Fogo’s Real Bet: Predictable Settlement, Not Peak Speed

“Not chasing speed” is an odd line to lead with in crypto, mostly because so many projects are built around proving they’re faster than the last one. With Fogo, it helps to treat that sentence as literal rather than rhetorical. The interesting part isn’t the number they attach to block times. It’s the way they keep pointing at the same underlying problem: networks don’t usually fail because they’re slow on average. They fail because they become unpredictable at exactly the wrong moment.

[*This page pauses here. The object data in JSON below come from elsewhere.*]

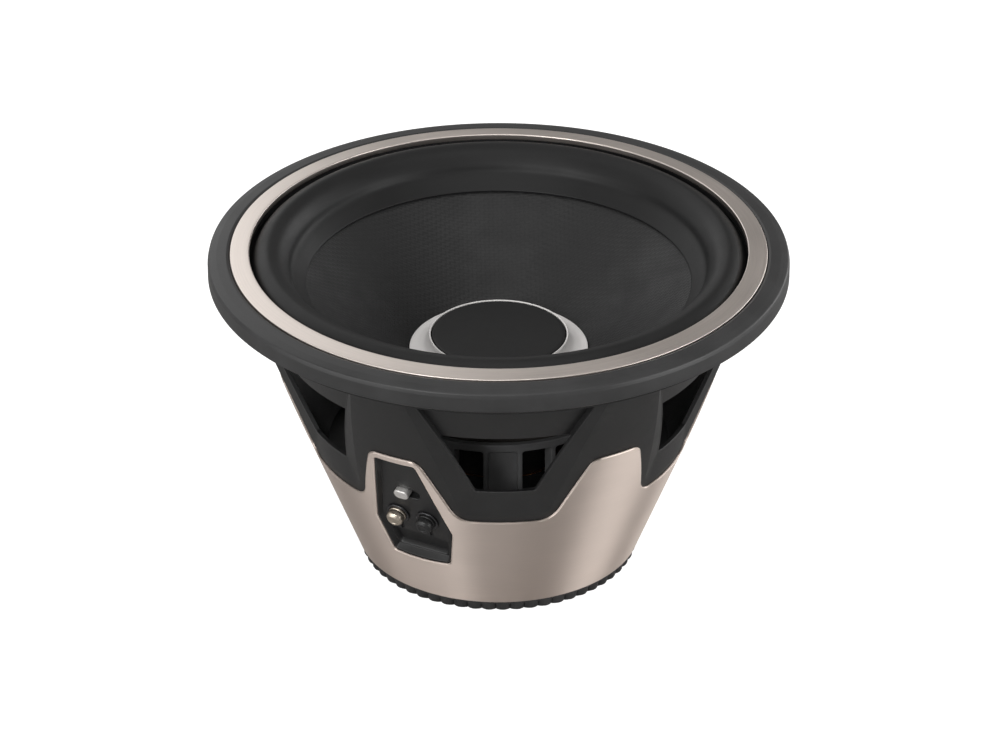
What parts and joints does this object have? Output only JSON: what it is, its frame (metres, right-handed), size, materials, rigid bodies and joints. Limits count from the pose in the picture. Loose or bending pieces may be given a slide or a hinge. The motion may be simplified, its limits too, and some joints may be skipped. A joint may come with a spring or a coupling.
{
  "type": "car subwoofer driver",
  "caption": "Round car subwoofer driver: rubber surround and concave-capped cone in a windowed basket with a metal skirt, trim ring, selector and push terminals.",
  "frame": {"origin": "centre of the base ring's underside", "axes": "+Z along the cone's axis, out of the cone; -Y to the front, through a basket window; the terminal panel is on the spoke turned 30 degrees from -Y towards -X"},
  "size_m": [0.33, 0.33, 0.194],
  "materials": {
    "basket_black": "black powder coat",
    "skirt_metal": "champagne, fine brushed",
    "accent_metal": "champagne satin",
    "trim_rubber": "satin black",
    "surround_rubber": "matt black",
    "foam": "closed-cell foam",
    "cone_weave": "black woven composite",
    "cap_metal": "satin silver",
    "black_plastic": "fine matt",
    "steel": "black passivated",
    "ferrite": "ground ferrite",
    "bare_aluminium": "turned",
    "former_film": "black film",
    "copper": "enamelled wire",
    "spider_cloth": "impregnated weave",
    "gold_plate": "pale gold plate",
    "braid": "tinned copper braid"
  },
  "bodies": {
    "frame-body": {"basket": "basket_black", "skirt": "skirt_metal", "base_ring": "trim_rubber", "back_plate": "steel", "magnet_lower": "ferrite", "magnet_upper": "ferrite", "top_plate": "steel", "shorting_ring": "bare_aluminium", "vent_screen": "black_plastic", "spider_seat": "black_plastic", "plate_bolt_1": "steel", "plate_bolt_2": "steel", "plate_bolt_3": "steel", "plate_bolt_4": "steel", "plate_bolt_5": "steel", "plate_bolt_6": "steel", "base_screw_1": "steel", "base_screw_2": "steel", "base_screw_3": "steel", "base_screw_4": "steel", "baffle_gasket": "foam", "surround": "surround_rubber", "spider": "spider_cloth", "lead_positive": "braid", "lead_negative": "braid", "terminal_cup": "black_plastic", "positive_bezel": "steel", "negative_bezel": "steel"},
    "cone-body": {"cone": "cone_weave", "dust_cap_flare": "cap_metal", "dust_cap_disc": "black_plastic", "coil_former": "former_film", "voice_coil": "copper", "coil_collar": "black_plastic"},
    "trim-body": {"trim_ring": "trim_rubber", "accent_ring": "accent_metal"},
    "positive-cap-body": {"positive_cap": "gold_plate"},
    "negative-cap-body": {"negative_cap": "black_plastic"},
    "selector-body": {"selector_knob": "cap_metal"}
  },
  "joints": [
    {"name": "cone_travel", "type": "slide", "parent": "frame-body", "child": "cone-body", "axis": [0, 0, 1], "range_m": [-0.012, 0.012], "stiffness_N_per_m": 4000, "deforming": ["surround", "spider", "lead_positive", "lead_negative"]},
    {"name": "trim_lift", "type": "slide", "parent": "frame-body", "child": "trim-body", "axis": [0, 0, 1], "range_m": [0, 0.03]},
    {"name": "positive_push", "type": "slide", "parent": "frame-body", "child": "positive-cap-body", "axis": [0.4655, 0.8063, 0.3649], "range_m": [0, 0.003], "stiffness_N_per_m": 800, "springref_m": -0.002},
    {"name": "negative_push", "type": "slide", "parent": "frame-body", "child": "negative-cap-body", "axis": [0.4655, 0.8063, 0.3649], "range_m": [0, 0.003], "stiffness_N_per_m": 800, "springref_m": -0.002},
    {"name": "selector_slide", "type": "slide", "parent": "frame-body", "child": "selector-body", "axis": [0.866, -0.5, 0], "range_m": [0, 0.0058]}
  ]
}
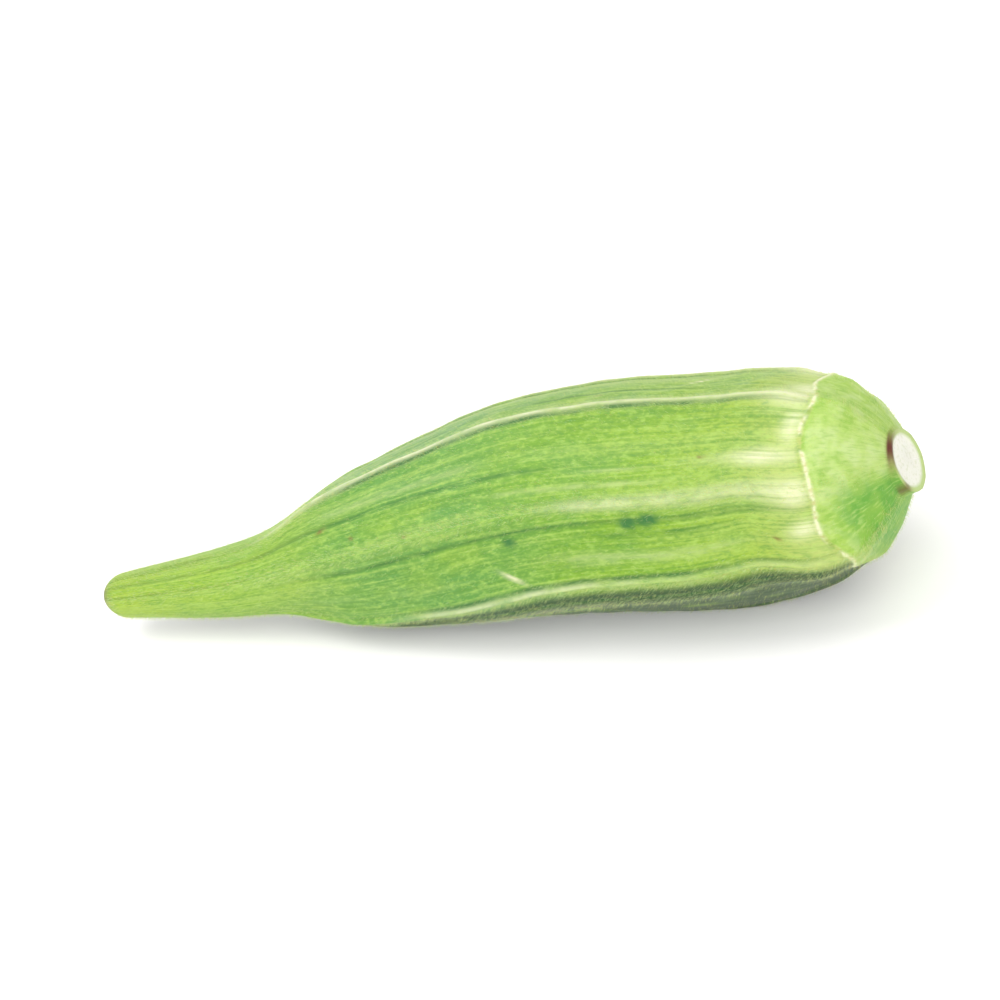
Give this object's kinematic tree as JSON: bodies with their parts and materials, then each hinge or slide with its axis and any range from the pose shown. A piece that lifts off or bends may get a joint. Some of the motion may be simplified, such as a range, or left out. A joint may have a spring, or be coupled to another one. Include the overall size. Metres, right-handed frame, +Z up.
{
  "type": "okra pod",
  "caption": "Fresh picked okra pod lying on its side: slender beak, ridged body, scar ring, domed cap and a slant-cut stem stub.",
  "frame": {"origin": "centre of the pod's footprint on the surface it lies on", "axes": "+X along the pod from the beak to the cut stem, +Z up, -Y the side that faces the picture's camera"},
  "size_m": [0.0822, 0.0228, 0.0225],
  "materials": {
    "pod_skin": "satin, softly hairy fresh green plant skin, paler on the ridges and the cap"
  },
  "bodies": {
    "root": {"okra_pod": "pod_skin"}
  },
  "joints": []
}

That sounds like a small distinction until you’ve watched what happens during real stress. Most chains look fine in normal conditions. Then activity spikes, messages propagate unevenly, a few validators lag, and the system slips from “fast” to “strange.” Not always a clean outage. Often something worse: partial degradation, inconsistent confirmation experiences, strange timing effects, and a growing sense among users that they can’t tell what’s actually settled and what isn’t. Markets don’t handle that kind of uncertainty gracefully. Liquidity thins out, spreads widen, and everyone trades more conservatively because they’re forced to price in operational ambiguity.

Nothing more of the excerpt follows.